6. Just one more question:

What are the subgroups of S3, the symmetric group and which are cyclic?

I figured out everything else, but stuck on this.

7. Have you considered searching for a group table online?

The group $S_3$ is the same as $D_3$ (or $D_6$ depending on your style).

Here is the Dihedral Group D3

8. Here is the group $S_3$.

There are going to be $3!=6$ elements.
Here there are.... (note I given them a name).

$\rho_0=\left( \begin{array}{ccc}1&2&3\\1&2&3 \end{array} \right)$
$\rho_1=\left( \begin{array}{ccc}1&2&3\\2&3&1 \end{array} \right)$
$\rho_2=\left( \begin{array}{ccc}1&2&3\\3&1&2 \end{array} \right)$
$\mu_1=\left( \begin{array}{ccc}1&2&3\\1&3&2 \end{array} \right)$
$\mu_2=\left( \begin{array}{ccc}1&2&3\\3&2&1 \end{array} \right)$
$\mu_3=\left( \begin{array}{ccc}1&2&3\\2&1&3 \end{array} \right)$
These will form a group shown below.

We can see that the set,
$\{\rho_0,\rho_1,\rho_2\}$
Is a subgroup of this group.
Furthermore, since the order of this subgroup is 3, a prime, it is cyclic.

While we have this diagram let us see if we can find any subgroups.
Of course,
$\{\rho_0\}$ is a subgroup, it is the trival subgroup for it contains the identity element.
$S_3$ is the improper subgroup it contains all of these elements.
But are there any other except for the one I mentioned above?

By Lagrange's theorem the order of a subgroup divides the order of the finite group. So if they exist they must be either 2 or 3. (In fact they must exist, it is called Cauchy's theorem but that might be too advanced for you since you are just starting to learn group theory). But still even if you never learned Cauchy's theorem you can still come to a conclusion by looking at the group diagram.

By observing this group we see that $\{\rho_0,\mu_1\},\{\rho_0,\mu_2\},\{\rho_0,\mu_3\}$ are subgroups.

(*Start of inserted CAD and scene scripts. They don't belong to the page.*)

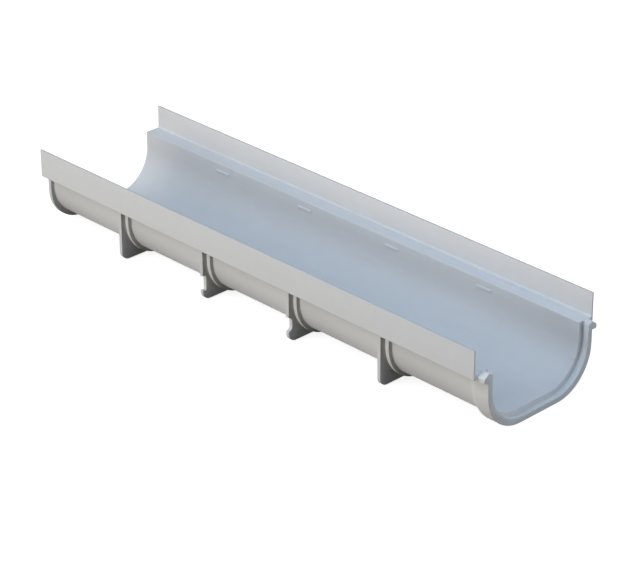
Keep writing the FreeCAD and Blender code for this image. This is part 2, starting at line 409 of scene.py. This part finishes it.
class ChannelStudio(bpy.types.PropertyGroup):
    """Camera, floor and lamps."""

    view_azimuth: FloatProperty(
        name="View azimuth", description="Turn of the camera round the channel",
        default=math.radians(45.418), subtype="ANGLE",
    )
    view_elevation: FloatProperty(
        name="View elevation", description="Height of the camera above the horizon",
        default=math.radians(26.575), subtype="ANGLE",
    )
    view_distance: FloatProperty(
        name="View distance", description="From the aim point to the camera",
        default=2.151116, unit="LENGTH",
    )
    focal_length: FloatProperty(
        name="Focal length", description="Lens of the camera in millimetres", default=149.53,
    )
    floor_white: FloatProperty(
        name="Floor colour", description="Grey level of the floor as the camera sees it",
        default=0.45, min=0.0, max=1.0, subtype="FACTOR",
    )
    floor_lift: FloatProperty(
        name="Floor lift", description="Paleness added to the floor as the camera sees it",
        default=0.85, min=0.0, max=1.0, subtype="FACTOR",
    )
    floor_bounce: FloatProperty(
        name="Floor bounce", description="Grey level of the floor as the lamps see it",
        default=0.02, min=0.0, max=1.0, subtype="FACTOR",
    )
    sky_colour: FloatVectorProperty(
        name="Room light", description="Colour of the soft light from all round",
        subtype="COLOR", size=3, min=0.0, max=1.0, default=(0.08, 0.085, 0.09),
    )
    front_power: FloatProperty(
        name="Front lamp", description="Power of the large lamp in front", default=60.0,
    )
    low_power: FloatProperty(
        name="Low lamp", description="Power of the lamp low in front", default=50.0,
    )
    high_power: FloatProperty(
        name="High lamp", description="Power of the lamp high in front", default=18.5,
    )
    end_power: FloatProperty(
        name="End lamp", description="Power of the lamp beyond the socket end", default=16.0,
    )
    upper_power: FloatProperty(
        name="Upper lamp", description="Power of the lamp above the socket end", default=22.5,
    )
    back_power: FloatProperty(
        name="Back lamp", description="Power of the lamp that fills the far side", default=26.0,
    )
    left_power: FloatProperty(
        name="Left lamp", description="Power of the lamp that fills the spigot end", default=9.0,
    )


# ---------------------------------------------------------------- operators


class CHANNELDRAIN_OT_channel_body(bpy.types.Operator):
    """Dress the channel section: joined skin, softly rounded edges and moulded plastic"""

    bl_idname = "channeldrain.channel_body"
    bl_label = "Channel section"

    def execute(self, context):
        finish = context.scene.channel_finish
        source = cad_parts[BODY_NODE]
        mesh = source.data.copy()
        mesh.materials.clear()
        shape = bmesh.new()
        shape.from_mesh(mesh)
        bmesh.ops.remove_doubles(shape, verts=shape.verts, dist=MERGE_DISTANCE)
        bmesh.ops.dissolve_limit(
            shape, angle_limit=FLAT_ANGLE, verts=shape.verts, edges=shape.edges, delimit={"NORMAL"}
        )
        shape.to_mesh(mesh)
        shape.free()
        skin = bpy.data.objects.new("channel_section_source", mesh)
        context.scene.collection.objects.link(skin)

        rounding = skin.modifiers.new("rounded_edges", "BEVEL")
        rounding.width = finish.edge_round
        rounding.segments = BEVEL_SEGMENTS
        rounding.limit_method = "ANGLE"
        rounding.angle_limit = BEVEL_ANGLE
        finisher = skin.modifiers.new("moulded_skin", "NODES")
        finisher.node_group = moulded_skin_tree()
        set_tree_input(finisher, "Merge Distance", MERGE_DISTANCE)
        set_tree_input(finisher, "Smooth Angle", finish.smooth_angle)
        set_tree_input(finisher, "Material", channel_plastic(finish))
        piece = plain_mesh(skin, "channel_section")
        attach(piece, "root")
        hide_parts(BODY_NODE)
        return {"FINISHED"}


def lay_floor(studio):
    """Flat floor under the part's lowest point."""
    z = BODY_LOW[2]
    corners = [(-1, -1), (1, -1), (1, 1), (-1, 1)]
    mesh = bpy.data.meshes.new("floor")
    mesh.from_pydata([(x * FLOOR_REACH, y * FLOOR_REACH, z) for x, y in corners], [], [(0, 1, 2, 3)])
    mesh.materials.append(studio_floor(studio))
    floor = bpy.data.objects.new("floor", mesh)
    bpy.context.scene.collection.objects.link(floor)


def soft_lamp(name, place, size, colour, power):
    """A rectangular area lamp turned towards the middle of the body."""
    data = bpy.data.lights.new(name, "AREA")
    data.shape = "RECTANGLE"
    data.size, data.size_y = size
    data.energy = power
    data.color = colour
    lamp = bpy.data.objects.new(name, data)
    lamp.location = place
    lamp.rotation_euler = (BODY_MIDDLE - Vector(place)).to_track_quat("-Z", "Y").to_euler()
    bpy.context.scene.collection.objects.link(lamp)


def light_room(studio):
    """Faint light from all round, with a white backdrop for the rays that show it."""
    world = bpy.data.worlds.new("room")
    bpy.context.scene.world = world
    world.use_nodes = True
    tree = world.node_tree
    tree.nodes.clear()
    link = tree.links.new
    output = add_node(tree, "ShaderNodeOutputWorld")
    seen = backdrop_mask(tree)
    soft = add_node(tree, "ShaderNodeBackground", {"Color": list(studio.sky_colour) + [1.0]})
    backdrop = add_node(tree, "ShaderNodeBackground", {"Color": grey(1.0)})
    mix = add_node(tree, "ShaderNodeMixShader")
    link(seen, mix.inputs["Fac"])
    link(soft.outputs["Background"], mix.inputs[1])
    link(backdrop.outputs["Background"], mix.inputs[2])
    link(mix.outputs["Shader"], output.inputs["Surface"])
    arrange(tree)


def place_camera(studio):
    """Long lens that looks down on the channel from beyond its socket end."""
    data = bpy.data.cameras.new("camera")
    data.lens = studio.focal_length
    data.sensor_width = SENSOR_WIDTH_MM
    data.shift_x, data.shift_y = LENS_SHIFT
    data.clip_end = VIEW_LIMIT
    level = math.cos(studio.view_elevation)
    toward = Vector((
        math.sin(studio.view_azimuth) * level,
        -math.cos(studio.view_azimuth) * level,
        math.sin(studio.view_elevation),
    ))
    camera = bpy.data.objects.new("camera", data)
    camera.location = BODY_MIDDLE + AIM_OFFSET + toward * studio.view_distance
    camera.rotation_euler = (math.pi / 2 - studio.view_elevation, 0.0, studio.view_azimuth)
    bpy.context.scene.collection.objects.link(camera)
    bpy.context.scene.camera = camera


class CHANNELDRAIN_OT_studio(bpy.types.Operator):
    """Set up the pale floor, the soft lamps, the room light and the camera"""

    bl_idname = "channeldrain.studio"
    bl_label = "Studio"

    def execute(self, context):
        studio = context.scene.channel_studio
        lay_floor(studio)
        for name, place, size, colour in LAMPS:
            power = getattr(studio, name + "_power")
            soft_lamp(name + "_lamp", place, size, colour, power)
        light_room(studio)
        place_camera(studio)
        context.scene.view_settings.view_transform = "Standard"
        return {"FINISHED"}


class CHANNELDRAIN_PT_tools(bpy.types.Panel):
    """Lists the steps that dress the channel and set up its studio"""

    bl_idname = "CHANNELDRAIN_PT_tools"
    bl_label = "Channel drain"
    bl_space_type = "VIEW_3D"
    bl_region_type = "UI"
    bl_category = "Channel drain"

    def draw(self, context):
        layout = self.layout
        finish = context.scene.channel_finish
        studio = context.scene.channel_studio
        layout.label(text="Finish")
        for name in ("plastic_colour", "roughness", "specular", "painted_rim_shade"):
            layout.prop(finish, name)
        for name in ("edge_round", "smooth_angle", "grain_size", "mottle_size", "mottle_strength"):
            layout.prop(finish, name)
        layout.operator(CHANNELDRAIN_OT_channel_body.bl_idname)
        layout.label(text="Studio")
        for name in ("view_azimuth", "view_elevation", "view_distance", "focal_length"):
            layout.prop(studio, name)
        for name in ("floor_white", "floor_lift", "floor_bounce", "sky_colour"):
            layout.prop(studio, name)
        for lamp in LAMPS:
            layout.prop(studio, lamp[0] + "_power")
        layout.operator(CHANNELDRAIN_OT_studio.bl_idname)


CLASSES = (
    ChannelFinish,
    ChannelStudio,
    CHANNELDRAIN_OT_channel_body,
    CHANNELDRAIN_OT_studio,
    CHANNELDRAIN_PT_tools,
)


def register():
    """Makes the settings, the operators and the panel known."""
    for cls in CLASSES:
        bpy.utils.register_class(cls)
    bpy.types.Scene.channel_finish = PointerProperty(type=ChannelFinish)
    bpy.types.Scene.channel_studio = PointerProperty(type=ChannelStudio)


def unregister():
    """Takes them away again."""
    del bpy.types.Scene.channel_studio
    del bpy.types.Scene.channel_finish
    for cls in reversed(CLASSES):
        bpy.utils.unregister_class(cls)


def main():
    """Dresses the channel and sets up the studio."""
    register()
    bpy.ops.channeldrain.channel_body()
    bpy.ops.channeldrain.studio()


if __name__ == "__main__":
    main()
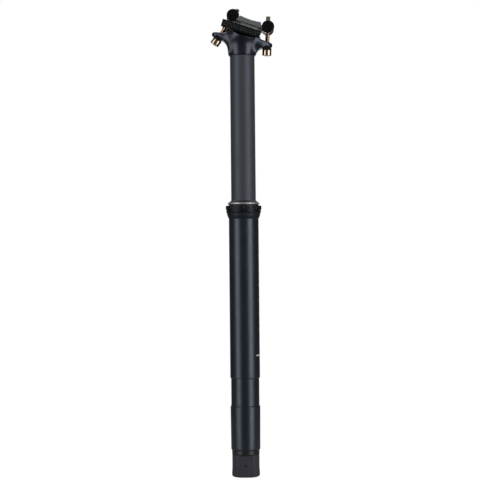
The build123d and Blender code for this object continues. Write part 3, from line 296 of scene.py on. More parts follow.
def finish_surface(
    name, colour, metallic, roughness, mottle=0.12, mottle_size=60, rough_spread=0.06,
    grain=900, grain_depth=0.00001, stretch=(1, 1, 1), edge_wear_and_highlight=0.0, edge_wear_and_highlight_colour=None,
    edge_mask_radius=0.0004, sheen=0.0, specular=0.5, gloss_tint=(1, 1, 1), tip_colour=None,
):
    """A material with mottled colour, uneven roughness, a surface grain and worn edges; on the cradle the edge
    colour is a painted highlight.
    """
    material, tree, shader = shader_of(name)
    place = node(tree, "TexCoord").outputs["Object"]
    along = node(tree, "Mapping", Scale=stretch)
    tree.links.new(place, along.inputs["Vector"])
    along = along.outputs["Vector"]
    base = mixed(
        tree,
        spread(tree, noise(tree, along, mottle_size), 0.0, 1.0),
        shade(colour, 1 - mottle),
        shade(colour, 1 + mottle),
    )
    if tip_colour:
        parts = node(tree, "SeparateXYZ")
        tree.links.new(place, parts.inputs[0])
        up = spread(tree, parts.outputs["Z"], 0.0, 1.0, *BOLT_TIP)
        base = mixed(tree, up, base, tip_colour)
    rough = spread(
        tree, noise(tree, along, mottle_size * FINER_ROUGHNESS, detail=4),
        roughness - rough_spread, roughness + rough_spread,
    )
    # Edge wear is mixed into the colour here; on the cradle this pale edge colour is a painted highlight along the
    # rib edges.
    if edge_wear_and_highlight:
        mask = worn_and_highlit_edges(tree, edge_mask_radius, place, edge_wear_and_highlight)
        base = mixed(tree, mask, base, edge_wear_and_highlight_colour or shade(colour, WEAR_LIGHTER))
    tree.links.new(base, shader.inputs["Base Color"])
    tree.links.new(rough, shader.inputs["Roughness"])
    shader.inputs["Metallic"].default_value = metallic
    shader.inputs["Specular IOR Level"].default_value = specular
    shader.inputs["Specular Tint"].default_value = (*gloss_tint, 1)
    shader.inputs["Sheen Weight"].default_value = sheen
    bump = node(tree, "Bump", Strength=1.0, Distance=grain_depth)
    tree.links.new(noise(tree, along, grain, detail=4), bump.inputs["Height"])
    tree.links.new(bump.outputs["Normal"], shader.inputs["Normal"])
    return material


# Stretch of a pattern round a turned piece and along a drawn one
TURNED = (0.02, 0.02, 1)
DRAWN = (1, 1, 0.04)
BARE_ALLOY = (0.55, 0.56, 0.58)
BLUISH = (0.77, 0.845, 1.0)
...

It can be shown (again might be too difficult for you yet) that there cannot exist more subgroups of order 2. Or you can just look at all the possibilities and see that these are the only ones.
And all of these are cyclic! Because 2 is a prime.

We have succesfully given all the subgroups and shown they are all cyclic except for the improper subgroup, the group itself.